Coconut milk gives this curry a mild sweet flavor which pairs beautifully with the spices.

If you love all the Instant Pot vegetarian/vegan recipes that I share on the blog, please join me on this Facebook Group – Instant Pot Vegetarian Recipes. The group would feature vegetarian instant pot recipes from all around the web!

potato curry served in a black bowl, garnished with cilantro with a bowl of rice and a squeezed lemon placed in the background

The love for potatoes is universal. Most people I know love potatoes and that doesn’t surprise me. There’s something so nice and comforting about them, isn’t it?

I use potatoes all the time in my kitchen whether it is to make simple stir fry or my favorite aloo paratha.

This time around I used them to make this Vegan Potato Curry in my Instant Pot!

This Vegan Potato Curry

✓ is vegan and also gluten-free

✓ makes a great lunch or dinner

✓ made in one-pot!

✓ packed with so much flavor

✓ pairs well with rice, quinoa or any grain of choice

I bought way too many potatoes last week, like a huge bag. And I knew immediately that I am going to a curry out of it. Most of the time, I add other veggies to the potato but this time around, I just let potatoes be the star!

This potato curry is really simple to put together. All you need is potatoes (of course!), spices, and coconut milk. For this recipe I recommend using lite coconut milk.

It keeps the curry slightly on the lighter side and also doesn’t give it a very strong coconut flavor.
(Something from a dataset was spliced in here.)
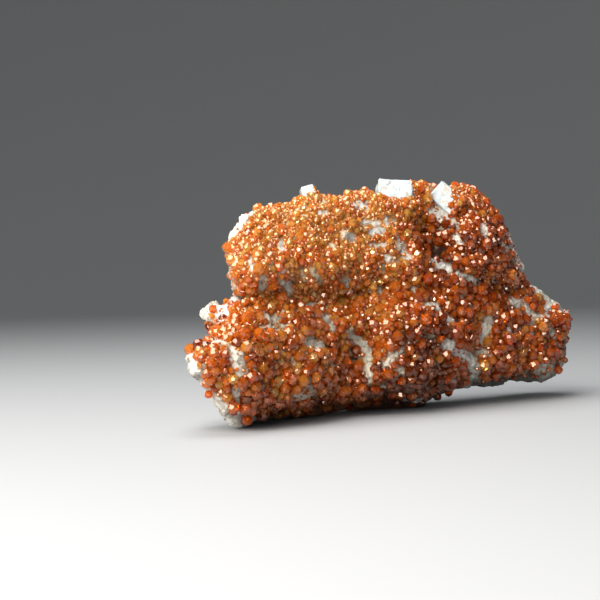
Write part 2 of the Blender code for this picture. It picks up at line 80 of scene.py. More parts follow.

Of course you may use full fat coconut milk if you like.

Sarvesh isn’t a huge fan of coconut flavor in curries but he thought this was great as it had a subtle coconut flavor.
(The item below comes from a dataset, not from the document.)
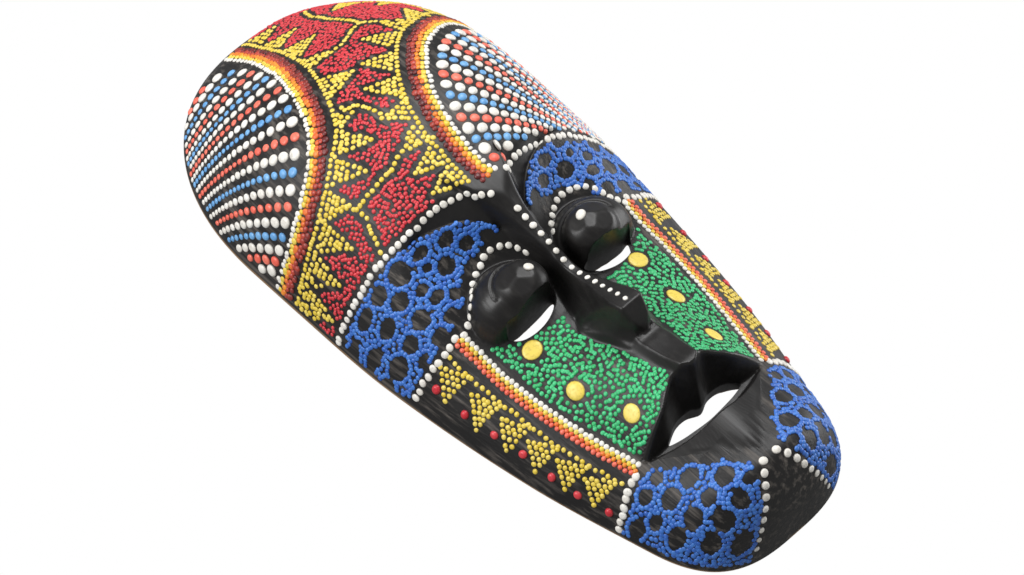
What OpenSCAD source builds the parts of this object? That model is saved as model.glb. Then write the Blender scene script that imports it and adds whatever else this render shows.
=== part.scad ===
// Carved and dot-painted wooden wall mask.
// Frame: X to the viewer's right, -Y out of the face, +Z to the crown.
// Y = 0 is the flat back rim. Z = 0 is the axis of the hanger's ring.
// The carving is worked out in face coordinates: x across, v up from the
// chin's end, h forward of the back rim.

/* [Mask] */
// Length from the chin's end to the crown
mask_len = 300; // [285:5:315]
// Widest half-width, across the forehead
half_wide = 68; // [64:1:72]
// Wood left between the face and the hollow behind it
wall = 8; // [7:0.5:10]

/* [Eyes] */
// Distance of each eye's centre from the middle
eye_x = 22; // [21:0.5:23]
// Height of the eyes' centres above the chin's end
eye_v = 129; // [128:0.5:130]
// How far the eyeballs stand forward of the back rim
eye_h = 52; // [50:0.5:54]

/* [Paint] */
// How far a paint dot stands above the wood
dot_rise = 0.8; // [0.6:0.1:1]
// Radius of the small dots
small_r = 1; // [0.8:0.05:1]
// Radius of the dots in the white rows
row_r = 1.3; // [1.1:0.05:1.4]
// Radius of the yellow spots on the cheeks
spot_r = 4; // [3.5:0.1:4.2]

/* [Hanger] */
// Thickness of the ring's wire
wire_d = 2; // [1.8:0.1:2.2]
// Width of the ring between the middles of its two sides
ring_w = 14; // [13:0.5:15]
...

I highly recommend my favorite Chaokoh Coconut Milk Lite (not sponsored, I just love their coconut milk).

vegan potato curry served with rice in a white plate and garnished with cilantro

This vegan potato curry recipe has a nice balance of flavors. It’s little spicy with all the curry powder, red chili powder but that is well balanced with the sweetness of coconut milk and sugar.
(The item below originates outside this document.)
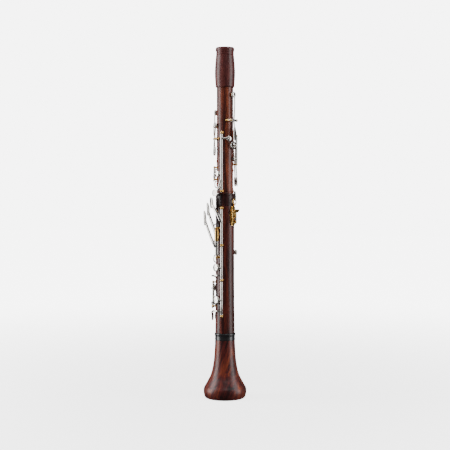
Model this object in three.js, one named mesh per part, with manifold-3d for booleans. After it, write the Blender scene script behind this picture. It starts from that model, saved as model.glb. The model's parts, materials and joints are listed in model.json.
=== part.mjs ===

Using sugar is optional, but I do recommend it. Adds a nice flavor.

You can use your favorite curry powder here. If it’s very hot, skip the red chili powder in the recipe. Mine wasn’t hot so I added some chili powder.

If you love extra spicy food, then you can even add in some green chilies or jalapeños to the curry.

To make this curry a little creamier and more flavorful, I mash some of the potatoes once they are cooked with a potato masher. This thickens the curry and also adds a lot of flavor. Do try this trick!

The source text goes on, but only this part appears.